Nihat Geven gülerek dedi ki," Fuat ne bağırıyorsun sesini duyan olsa sendikacılar tartakladi" der.
Yarın buraya da yazıyı asacağız. Unutma toplu iş sözleşmesinde en yüksek zammı işveren vekili olarak sen alacaksın. Bırak giysin. O gömleği sırtından çıkarmak sana yakışmaz. Buna ben de izin vermem".
-Kara Haber Çabuk duyulur-
"Siz, biz" demekten hoşlanmayan "sen, ben" diye konuşan saygıdeğer meslek büyüğümüzün ölümü basın dünyası için büyük bir kayıp. Yeri doldurulamaz. Keşke kalkıp "şaka" yaptım diyebilseydi. Ölüm aldığını geri vermez ki!
Bu satırları yazmaya çalışırken saat gece 03.56'yı gösteriyordu. Gözüme uyku girmedi. Çünkü Nihat Ağabeyin üzerimde büyük emeği vardı. İyi bir gazeteci olmam için yol gösteriyor bana cesaret veriyordu.
Kimseyle vedalaşmadan bu dünyadan göçüp gitti. Bugün saat 14.00'te TSYD Adana Şubesi önünde tören düzenlenecek. Ama törende olamayacağım. Son görevimi yerine getiremeyeceğim. Kusuruma bakmaz sanırım.
Törende Duayen gazeteci için konuşmalar yapılacak. Geçmişte yarım asra yakın aynı gazetede birlikte çalıştıkları, gündeme damgasını vuran haberlere imza attıkları Milliyet Gazetesi emekli Adana Büro Temsilcisi sayın Muzaffer Bal'in konuşmasını dinlemek isterdim. Ama sağlığım o tür kalabalıklara girmeme izin vermiyor. Çok ama çok üzgünüm.
Duayen gazeteci Nihat Geven cenazesi torenin ardından ikinci namazını müteakip Asri Mezarlığı’nda ebedi istirahatgahına defnedilecek.
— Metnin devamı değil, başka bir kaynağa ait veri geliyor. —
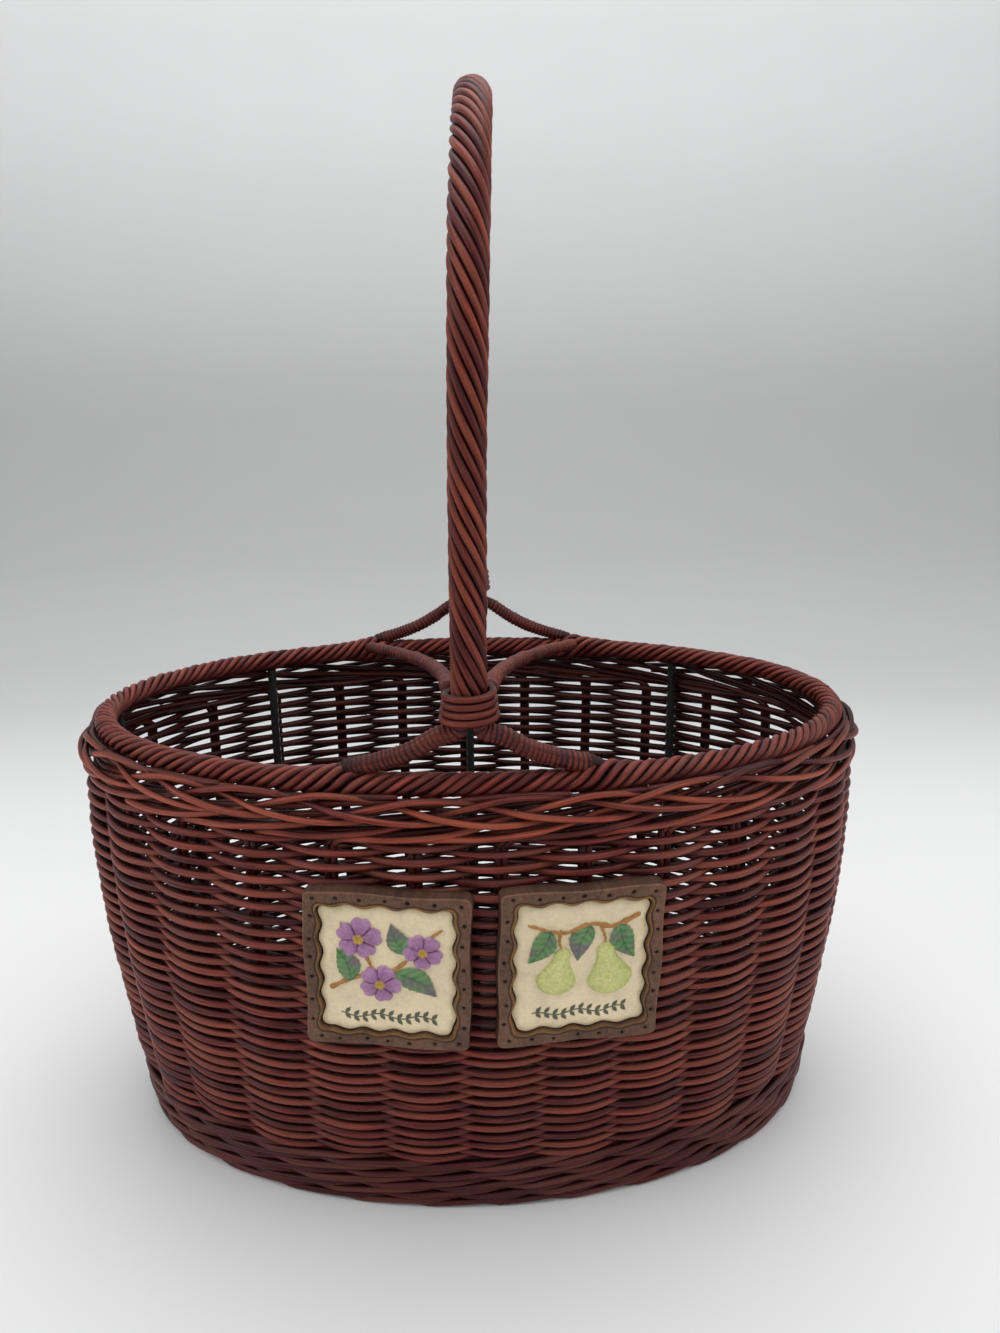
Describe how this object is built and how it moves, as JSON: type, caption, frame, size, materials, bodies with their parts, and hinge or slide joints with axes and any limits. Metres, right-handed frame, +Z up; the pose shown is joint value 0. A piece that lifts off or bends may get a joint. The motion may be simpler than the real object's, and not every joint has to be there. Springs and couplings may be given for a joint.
{
  "type": "wine bottle basket",
  "caption": "Oval wicker wine bottle basket with a rolled border, twisted rope rim, tall twisted arch handle on splayed legs and square plaques on the front.",
  "frame": {"origin": "middle of the basket's overall length and width, on the surface it stands on", "axes": "+X to the right along the oval's length, +Y to the back, +Z up; the plaques face -Y"},
  "size_m": [0.3542, 0.2368, 0.4472],
  "materials": {
    "wall_wicker": "dyed willow under a thin satin varnish",
    "foot_wicker": "darker dyed willow, satin",
    "border_wicker": "redder dyed willow, satin",
    "rope_wicker": "twisted dyed willow, satin",
    "frame_wire": "black lacquer on steel wire",
    "resin_brown": "cast resin painted brown, worn at the edge",
    "resin_cream": "cast resin painted cream, eggshell"
  },
  "bodies": {
    "root": {"foot_wale_1": "foot_wicker", "foot_wale_2": "foot_wicker", "foot_wale_3": "foot_wicker", "base_panel": "foot_wicker", "handle_core": "foot_wicker", "side_wall": "wall_wicker", "rolled_border": "border_wicker", "rim_rope_front": "rope_wicker", "rim_rope_right": "rope_wicker", "rim_rope_back": "rope_wicker", "rim_rope_left": "rope_wicker", "handle_twist": "rope_wicker", "front_collar": "rope_wicker", "back_collar": "rope_wicker", "front_leg_left": "rope_wicker", "front_leg_right": "rope_wicker", "back_leg_left": "rope_wicker", "back_leg_right": "rope_wicker", "brace_left": "rope_wicker", "brace_right": "rope_wicker", "rim_hoop": "frame_wire", "frame_upright_1": "frame_wire", "frame_upright_2": "frame_wire", "frame_upright_3": "frame_wire", "frame_upright_4": "frame_wire", "frame_upright_5": "frame_wire", "frame_upright_6": "frame_wire", "frame_upright_7": "frame_wire", "frame_upright_8": "frame_wire", "plaque_frame_left": "resin_brown", "plaque_panel_left": "resin_cream", "plaque_frame_right": "resin_brown", "plaque_panel_right": "resin_cream"}
  },
  "joints": []
}
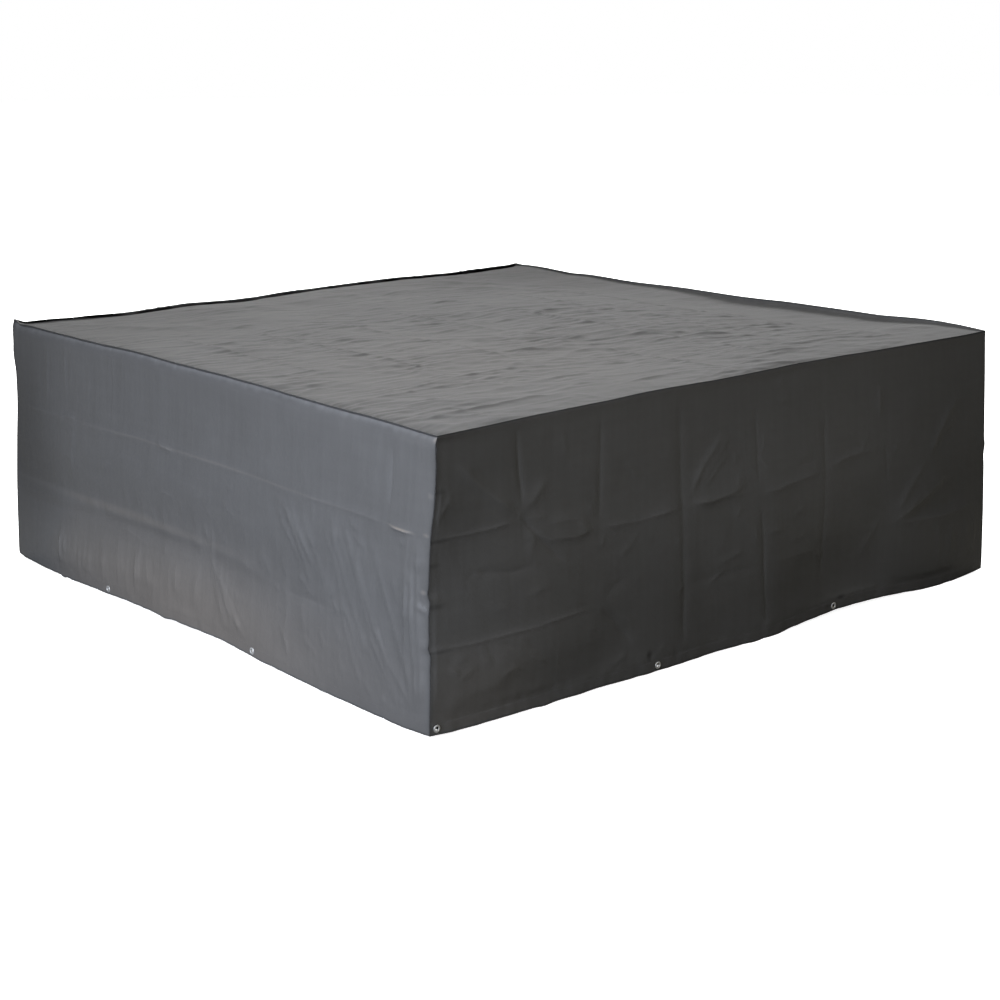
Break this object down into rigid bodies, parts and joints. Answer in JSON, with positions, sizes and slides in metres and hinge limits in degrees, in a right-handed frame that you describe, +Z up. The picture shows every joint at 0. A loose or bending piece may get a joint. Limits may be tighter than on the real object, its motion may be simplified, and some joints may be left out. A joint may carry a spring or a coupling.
{
  "type": "patio furniture cover",
  "caption": "Square fitted cover of grey woven sheet, hollow underneath, with creased side panels, a folded hem and metal eyelets round its lower edge.",
  "frame": {"origin": "middle of the top's underside, where the furniture holds the cover up", "axes": "+Z up; the front faces -Y; the left side faces -X"},
  "size_m": [2.0739, 2.064, 0.73],
  "materials": {
    "cloth": "dark grey coated woven sheet, low sheen",
    "hem": "the same sheet folded double",
    "eyelet": "bright pressed metal"
  },
  "bodies": {
    "root": {"top_panel": "cloth", "front_panel": "cloth", "hem_front": "hem", "right_panel": "cloth", "hem_right": "hem", "back_panel": "cloth", "hem_back": "hem", "left_panel": "cloth", "hem_left": "hem", "eyelet_front_1": "eyelet", "eyelet_front_2": "eyelet", "eyelet_front_3": "eyelet", "eyelet_right_1": "eyelet", "eyelet_right_2": "eyelet", "eyelet_right_3": "eyelet", "eyelet_back_1": "eyelet", "eyelet_back_2": "eyelet", "eyelet_back_3": "eyelet", "eyelet_back_4": "eyelet", "eyelet_left_1": "eyelet", "eyelet_left_2": "eyelet"}
  },
  "joints": []
}
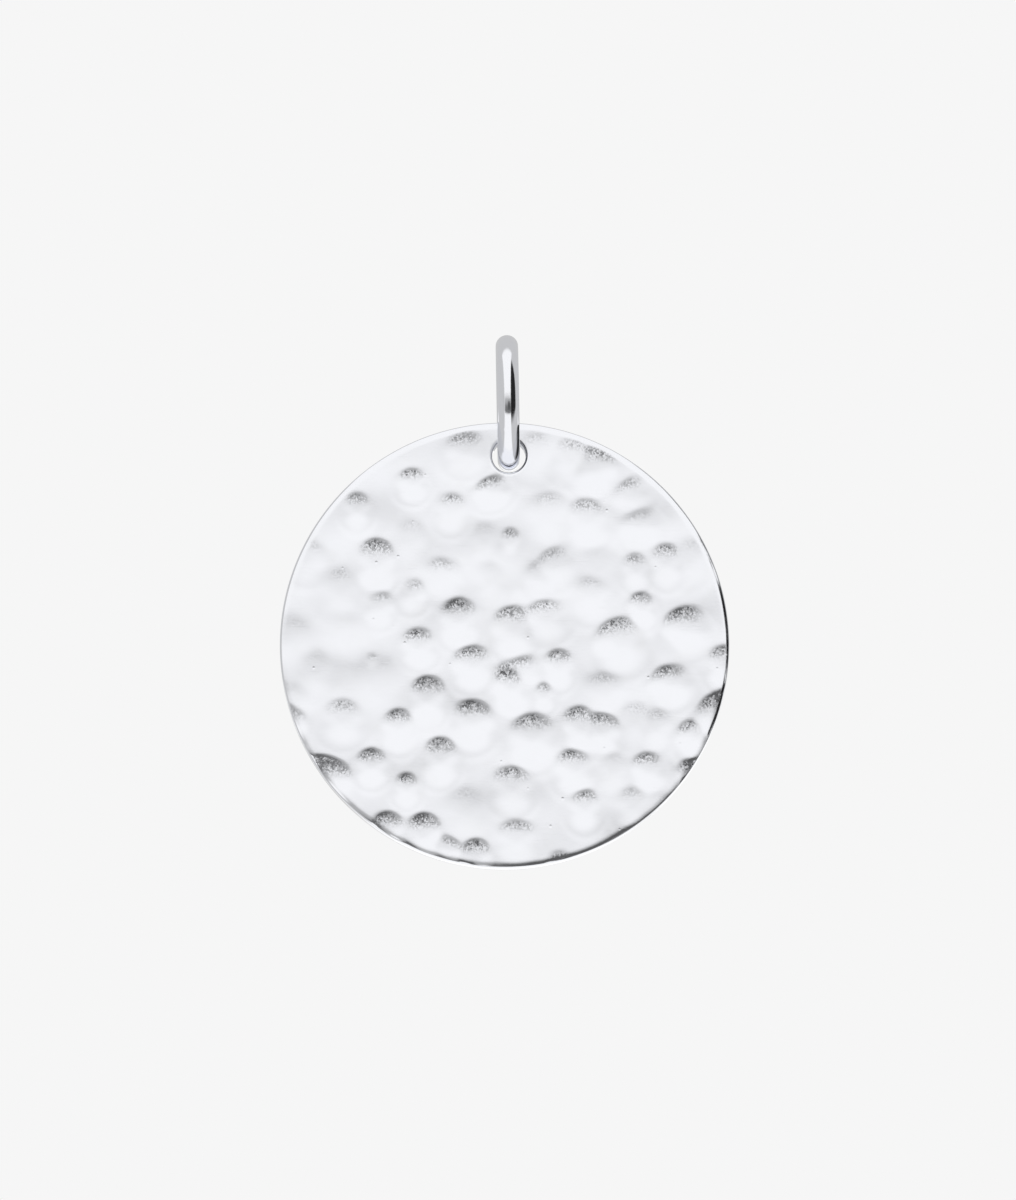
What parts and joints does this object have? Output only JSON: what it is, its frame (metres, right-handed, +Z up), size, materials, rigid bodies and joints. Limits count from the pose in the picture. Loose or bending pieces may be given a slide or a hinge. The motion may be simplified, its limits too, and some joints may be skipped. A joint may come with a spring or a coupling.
{
  "type": "disc pendant",
  "caption": "Round hammered silver disc that hangs from a closed jump ring, worn on a neck chain.",
  "frame": {"origin": "inside of the jump ring's top, where a neck chain bears", "axes": "+Z up, the hammered front faces -Y, and the chain runs through the ring along X"},
  "size_m": [0.02, 0.006, 0.024],
  "materials": {
    "disc_silver": "polished silver with hammer marks on the front and a plain back",
    "ring_silver": "polished silver wire"
  },
  "bodies": {
    "ring": {"jump_ring": "ring_silver"},
    "disc": {"disc": "disc_silver"}
  },
  "joints": [
    {"name": "disc_swing", "type": "hinge", "parent": "ring", "child": "disc", "pos_m": [0.00008, 0, -0.0045], "axis": [0, 1, 0], "range_deg": [-70, 70]}
  ]
}
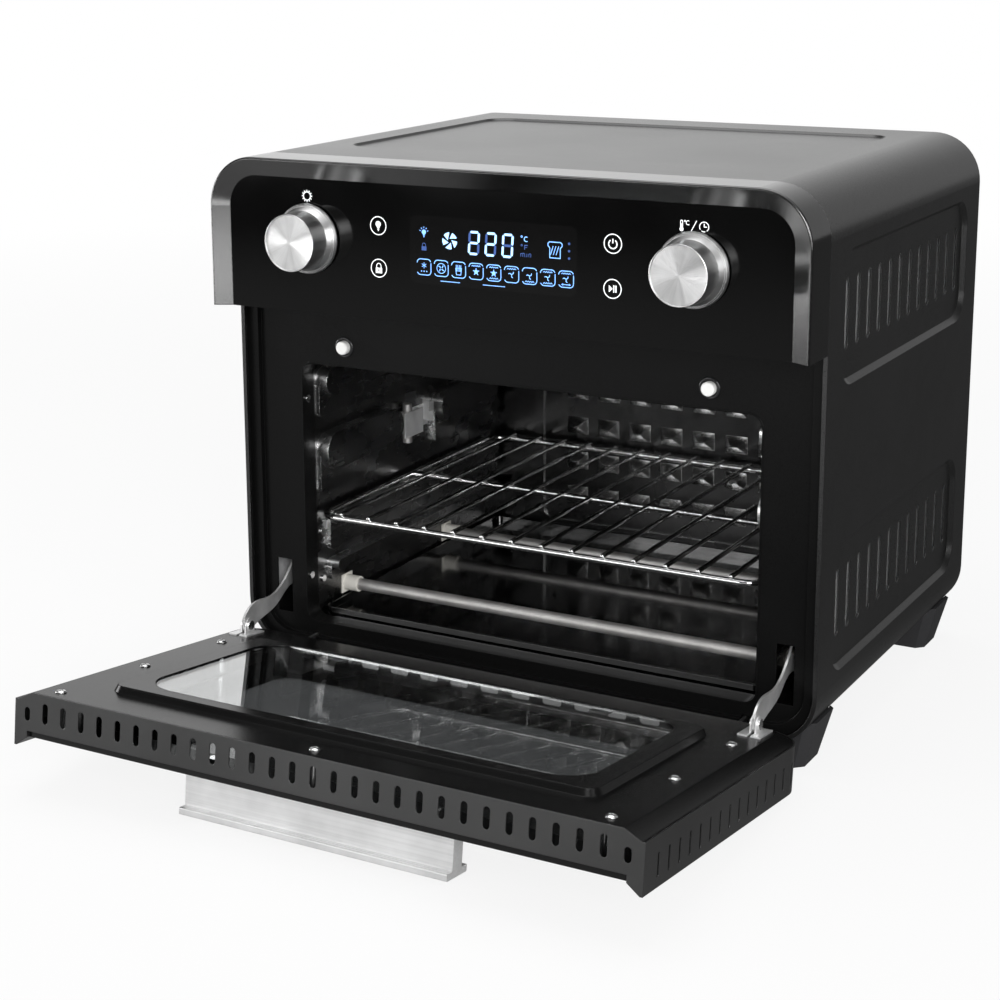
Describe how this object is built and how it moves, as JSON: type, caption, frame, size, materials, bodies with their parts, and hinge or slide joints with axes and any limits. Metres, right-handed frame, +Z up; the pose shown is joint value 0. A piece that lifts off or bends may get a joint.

Anasının üzerine bir karış toprak atmak bana nasip olmayacak.
Hep güldüren duayen gazeteci meslek büyüğümüz hocamız ile acı tatli anılarımız oldu. Ne acıdır ki bu kez ağlattı. Sevenlerini de üzdü. Saygıdeğer meslek büyüğüm güle güle. Rahat uyu. Ruhun şad mekanın cennet, ışıklar yoldaşın olsun. Toprak seni incitmesin. Sen anılarınla kalplerde yaşayacaksın.